If you'd ever been assaulted by a soap bubble, you'd understand.

Kathy Shaidle here, with leaked photo of bubble resistant suit Toronto cops will be wearing at next big protest:

http://www.fivefeetoffury.com/:entry:fivefeet-2010-07-13-0012/

Never bring a bubble wand into a bubble gun fight.

I'm assuming the weapon was preserved, intact, in an evidence bag, labeled People's Exhibit WTF...

"...Tiny bubbles
Make me whine
If they get me dirty
I'll make you do time..."

(soap)film at eleven?

congrats to nursecindy!

Apparently that protester has done this before. She's got quite the bubble wrap sheet.

the goal of the police at the G20 was to act pissy

Freedom of the friggin' press is wonderful.

cindy, congrats to you, your daughetr and SIL. Just married off both of my offspring within the past year so I'm just (impatiently) waiting for the parade of grandbabies.
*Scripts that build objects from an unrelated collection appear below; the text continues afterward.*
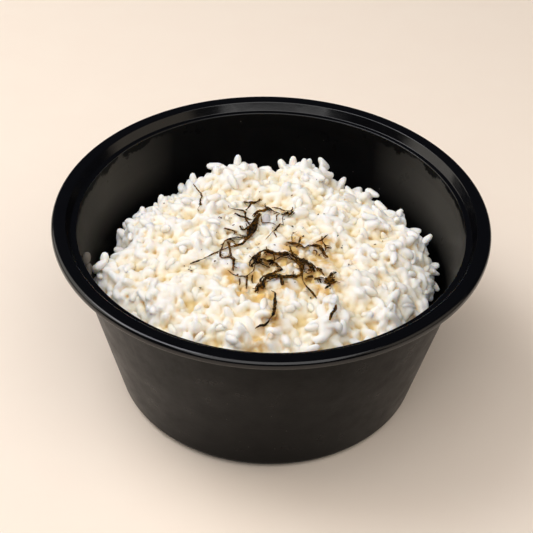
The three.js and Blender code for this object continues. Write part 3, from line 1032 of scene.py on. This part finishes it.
# %% [markdown]
# ## Dried nori
# Nori is a sheet of pressed seaweed, roasted and cut into shreds about a millimetre wide and a quarter as
# thick. Steam from the rice crinkles and twists them, and they fray into fibres. It is nearly black where
# it is thick, and olive to amber where it is thin and lets light through, with a dull gloss. Each shred
# carries a measure of how slender it is for that.

# %% Nori material
NORI_FLECK_SIZE = 0.9
NORI_RELIEF = 0.1
SLENDER_SHARE = 0.16


def roasted_nori():
    material, tree, shader = make_material("dried_nori_roasted")
    place = add(tree, "ShaderNodeTexCoord").outputs["Object"]
    fleck = add(tree, "ShaderNodeTexNoise", {
        "Vector": place, "Scale": 1 / (NORI_FLECK_SIZE * MM), "Detail": 4.0}).outputs["Fac"]
    slender = add(tree, "ShaderNodeAttribute", attribute_name="slender").outputs["Fac"]
    light = add(tree, "ShaderNodeMath", {
        0: slender, 1: SLENDER_SHARE, 2: fleck}, operation="MULTIPLY_ADD").outputs["Value"]
    tone = add(tree, "ShaderNodeValToRGB", {"Fac": light})
    set_stops(tone, {0.4: "#090703", 0.53: "#1F1506", 0.67: "#68420B", 0.82: "#9C6A1C"})
    bump = add(tree, "ShaderNodeBump", {"Height": fleck, "Strength": 0.6, "Distance": NORI_RELIEF * MM})
    fill(tree, shader, {"Base Color": tone.outputs["Color"], "Normal": bump.outputs["Normal"],
                        "Roughness": 0.5, "Specular IOR Level": 0.08})
    return material


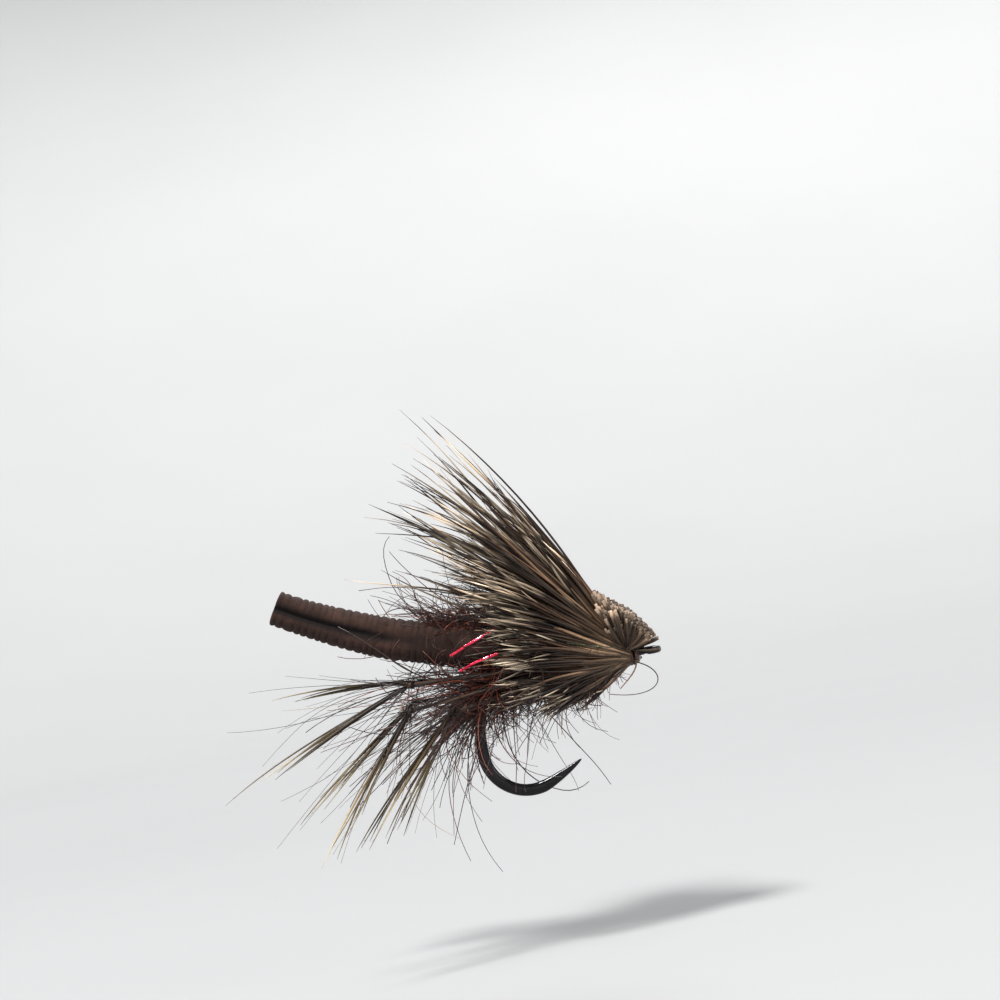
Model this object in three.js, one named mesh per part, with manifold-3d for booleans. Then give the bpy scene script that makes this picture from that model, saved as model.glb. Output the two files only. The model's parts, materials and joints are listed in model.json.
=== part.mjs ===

When they were small we couldn't wait for them to talk...then we wanted them to shut up. When they were teenagers we held our breath hoping that they wouldn't get pregnant...now we're saying HAVE A BABY ALREADY!!!

Yes, it's nice that you have the right to call the press "friggin."

In that arrogant cop's defense, who knows what some whackadoos put in their bubble mix. SARS, perhaps? But he could sure use some lessons on dealing with the public. Assume cameras are rolling at all times, ya big dummy.

Layzeeboy I know the feeling. When I held Reagan today she grabbed my index finger and just looked at me with her big blue eyes. I told her that if her mommy or daddy ever gave her any trouble all she had to do was let me know and I would take care of it. I swear I think she understood. She gave me such a serious, thoughtful look. Of course I am totally in love with her so I could be mistaken. I asked my SIL what he was going to do when she started dating and he said he probably wouldn't do anything because he would be busy cleaning his gun in front of her potential date.

Did you blow Bubbles in high school?
Yes. Ok, I saw him the other day and he said hello.

Congrats, nursecindy!

Congratulations, NC. Do you have your babysitting calendar marked for the next twenty years?